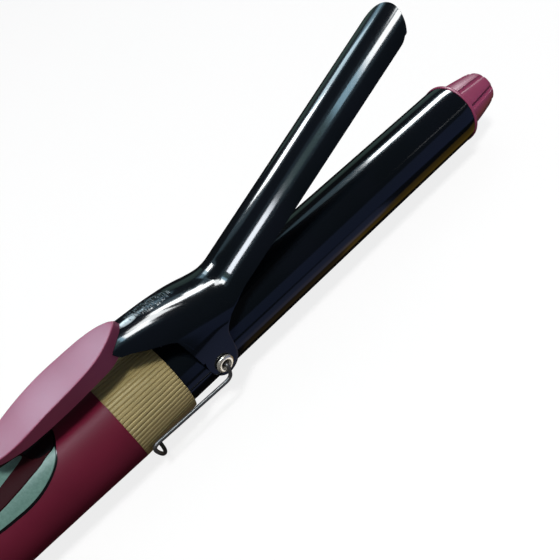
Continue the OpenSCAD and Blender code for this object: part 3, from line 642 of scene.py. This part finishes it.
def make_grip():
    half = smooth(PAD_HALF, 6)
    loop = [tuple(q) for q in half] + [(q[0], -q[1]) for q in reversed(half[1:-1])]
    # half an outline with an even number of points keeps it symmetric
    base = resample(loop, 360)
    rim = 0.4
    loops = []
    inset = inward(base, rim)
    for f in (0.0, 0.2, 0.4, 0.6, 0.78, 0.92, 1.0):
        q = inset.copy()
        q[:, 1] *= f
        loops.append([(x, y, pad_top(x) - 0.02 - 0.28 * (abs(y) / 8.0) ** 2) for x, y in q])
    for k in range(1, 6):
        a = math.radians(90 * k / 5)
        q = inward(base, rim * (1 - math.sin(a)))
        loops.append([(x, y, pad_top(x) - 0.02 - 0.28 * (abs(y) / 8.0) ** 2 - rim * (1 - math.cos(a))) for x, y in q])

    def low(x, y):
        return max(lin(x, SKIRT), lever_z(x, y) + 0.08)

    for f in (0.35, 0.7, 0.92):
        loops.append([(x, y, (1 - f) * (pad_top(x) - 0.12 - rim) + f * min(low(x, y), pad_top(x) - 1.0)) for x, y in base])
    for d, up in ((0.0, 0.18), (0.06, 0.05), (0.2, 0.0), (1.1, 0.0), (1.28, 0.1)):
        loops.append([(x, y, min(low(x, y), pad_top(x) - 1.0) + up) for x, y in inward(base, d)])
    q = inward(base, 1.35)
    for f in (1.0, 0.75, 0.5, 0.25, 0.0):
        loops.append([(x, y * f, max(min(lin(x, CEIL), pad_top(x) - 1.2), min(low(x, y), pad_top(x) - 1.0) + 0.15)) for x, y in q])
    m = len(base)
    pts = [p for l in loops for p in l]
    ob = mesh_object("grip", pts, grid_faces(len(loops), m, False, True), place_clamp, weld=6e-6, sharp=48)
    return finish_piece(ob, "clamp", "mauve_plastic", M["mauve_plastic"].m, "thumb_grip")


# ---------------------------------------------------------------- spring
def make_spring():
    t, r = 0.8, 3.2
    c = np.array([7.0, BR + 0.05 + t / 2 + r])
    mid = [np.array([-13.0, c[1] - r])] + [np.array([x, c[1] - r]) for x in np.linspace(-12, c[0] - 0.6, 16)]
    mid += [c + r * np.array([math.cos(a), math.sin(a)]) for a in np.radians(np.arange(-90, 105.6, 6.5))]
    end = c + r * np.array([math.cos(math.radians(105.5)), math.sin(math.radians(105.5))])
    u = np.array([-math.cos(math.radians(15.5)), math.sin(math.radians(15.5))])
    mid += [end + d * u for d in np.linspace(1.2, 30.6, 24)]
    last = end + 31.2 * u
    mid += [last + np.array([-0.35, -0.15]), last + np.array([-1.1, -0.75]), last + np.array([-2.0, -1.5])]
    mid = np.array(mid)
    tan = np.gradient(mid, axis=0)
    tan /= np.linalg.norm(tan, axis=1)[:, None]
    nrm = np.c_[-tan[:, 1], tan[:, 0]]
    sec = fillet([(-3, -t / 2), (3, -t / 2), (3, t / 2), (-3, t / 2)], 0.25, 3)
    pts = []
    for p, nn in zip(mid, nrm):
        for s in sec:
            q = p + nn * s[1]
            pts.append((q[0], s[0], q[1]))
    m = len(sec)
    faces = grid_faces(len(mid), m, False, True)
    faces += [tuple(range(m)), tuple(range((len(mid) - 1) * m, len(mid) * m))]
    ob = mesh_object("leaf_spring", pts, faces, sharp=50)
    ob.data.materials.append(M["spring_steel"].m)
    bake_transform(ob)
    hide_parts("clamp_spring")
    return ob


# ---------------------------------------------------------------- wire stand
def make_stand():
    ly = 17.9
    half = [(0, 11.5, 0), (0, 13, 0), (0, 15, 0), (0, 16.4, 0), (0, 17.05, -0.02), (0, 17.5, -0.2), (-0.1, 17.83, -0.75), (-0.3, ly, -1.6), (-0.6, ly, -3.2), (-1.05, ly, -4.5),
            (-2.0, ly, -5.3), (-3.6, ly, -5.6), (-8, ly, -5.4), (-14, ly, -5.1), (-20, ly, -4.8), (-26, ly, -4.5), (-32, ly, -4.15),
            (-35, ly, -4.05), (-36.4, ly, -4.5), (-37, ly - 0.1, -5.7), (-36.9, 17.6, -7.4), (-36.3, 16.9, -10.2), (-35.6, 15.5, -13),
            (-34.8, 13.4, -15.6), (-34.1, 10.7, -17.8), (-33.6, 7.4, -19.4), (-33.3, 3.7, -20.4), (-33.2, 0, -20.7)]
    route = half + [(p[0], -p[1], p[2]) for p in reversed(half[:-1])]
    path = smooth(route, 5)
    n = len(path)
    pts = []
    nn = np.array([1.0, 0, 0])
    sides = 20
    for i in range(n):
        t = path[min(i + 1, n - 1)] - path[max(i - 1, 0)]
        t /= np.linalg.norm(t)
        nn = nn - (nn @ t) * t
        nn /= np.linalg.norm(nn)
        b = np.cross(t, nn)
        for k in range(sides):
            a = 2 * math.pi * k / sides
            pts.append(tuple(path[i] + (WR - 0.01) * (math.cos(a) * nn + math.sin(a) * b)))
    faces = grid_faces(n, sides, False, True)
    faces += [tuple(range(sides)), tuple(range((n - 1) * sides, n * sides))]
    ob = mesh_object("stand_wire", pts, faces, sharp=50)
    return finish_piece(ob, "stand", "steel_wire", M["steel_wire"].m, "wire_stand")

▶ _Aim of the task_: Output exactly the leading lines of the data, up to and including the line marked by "math.cos(a))) for x, y in q])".

▶ _Written answer_:
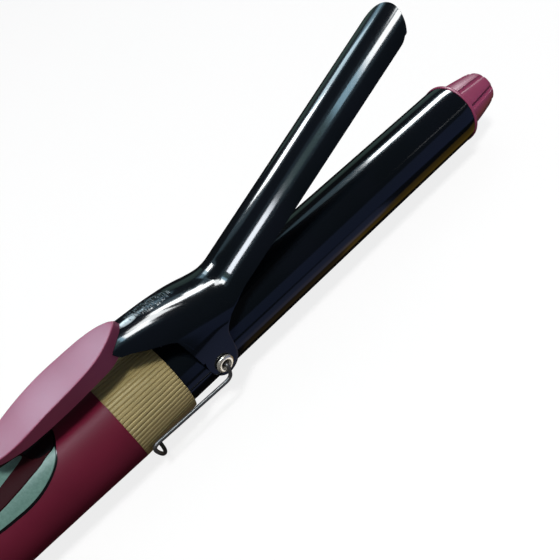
Continue the OpenSCAD and Blender code for this object: part 3, from line 642 of scene.py. This part finishes it.
def make_grip():
    half = smooth(PAD_HALF, 6)
    loop = [tuple(q) for q in half] + [(q[0], -q[1]) for q in reversed(half[1:-1])]
    # half an outline with an even number of points keeps it symmetric
    base = resample(loop, 360)
    rim = 0.4
    loops = []
    inset = inward(base, rim)
    for f in (0.0, 0.2, 0.4, 0.6, 0.78, 0.92, 1.0):
        q = inset.copy()
        q[:, 1] *= f
        loops.append([(x, y, pad_top(x) - 0.02 - 0.28 * (abs(y) / 8.0) ** 2) for x, y in q])
    for k in range(1, 6):
        a = math.radians(90 * k / 5)
        q = inward(base, rim * (1 - math.sin(a)))
        loops.append([(x, y, pad_top(x) - 0.02 - 0.28 * (abs(y) / 8.0) ** 2 - rim * (1 - math.cos(a))) for x, y in q])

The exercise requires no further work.